James Crokatt later alleged that he had had ‘many proofs of the Negligence and Misconduct’ of his three minority partners, including Charles, and he would find on liquidating the accounts of the dissolved partnership that his son had ‘taken very considerable sums of Money’ from the firm without his knowledge.20 After a further ten years of financial misconduct that led to mounting debts, and facing bankruptcy, Charles Crokatt committed suicide in April 1769.21 He was survived by four children and his wife, Anna, who married the London merchant John Julius Angerstein in 1771.22 It was down this line of the family that the portrait was passed until it was jointly bought by Gainsborough’s House and Tate in 1993.

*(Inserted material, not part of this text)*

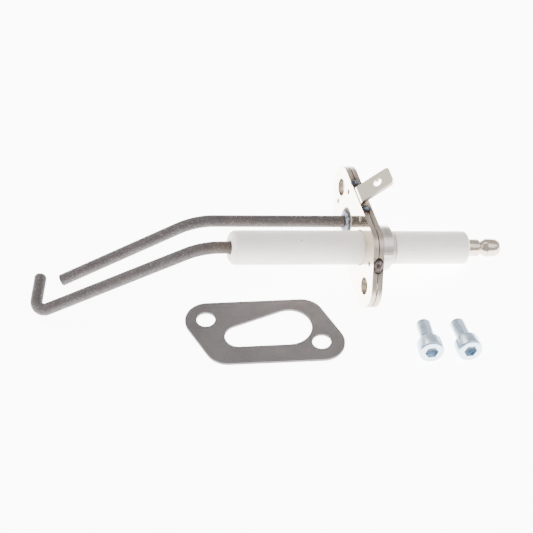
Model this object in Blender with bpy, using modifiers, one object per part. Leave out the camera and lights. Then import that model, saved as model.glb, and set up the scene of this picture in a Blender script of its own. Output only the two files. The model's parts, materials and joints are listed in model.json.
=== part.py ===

Commissioned to represent Peter Muilman and Charles Crokatt at the moment of their commercial and social ascendance, Gainsborough’s painting instead captures more fully the wealth and elevation of the previous generation. Henry Muilman and James Crokatt were immigrant merchants who had capitalised upon the great profits to be made in Britain’s overseas trade in the mid-eighteenth century, spending their proceeds on landed estates and stylish luxuries such as music tuition and fashionable clothes for their offspring. Not least among these fine acquisitions was a painting by Gainsborough. In celebrating the refinements of a new generation, the commission was a resounding statement of the confidence of these prosperous mercantile dynasties even if it did not, in the event, prove a harbinger of their continuing success.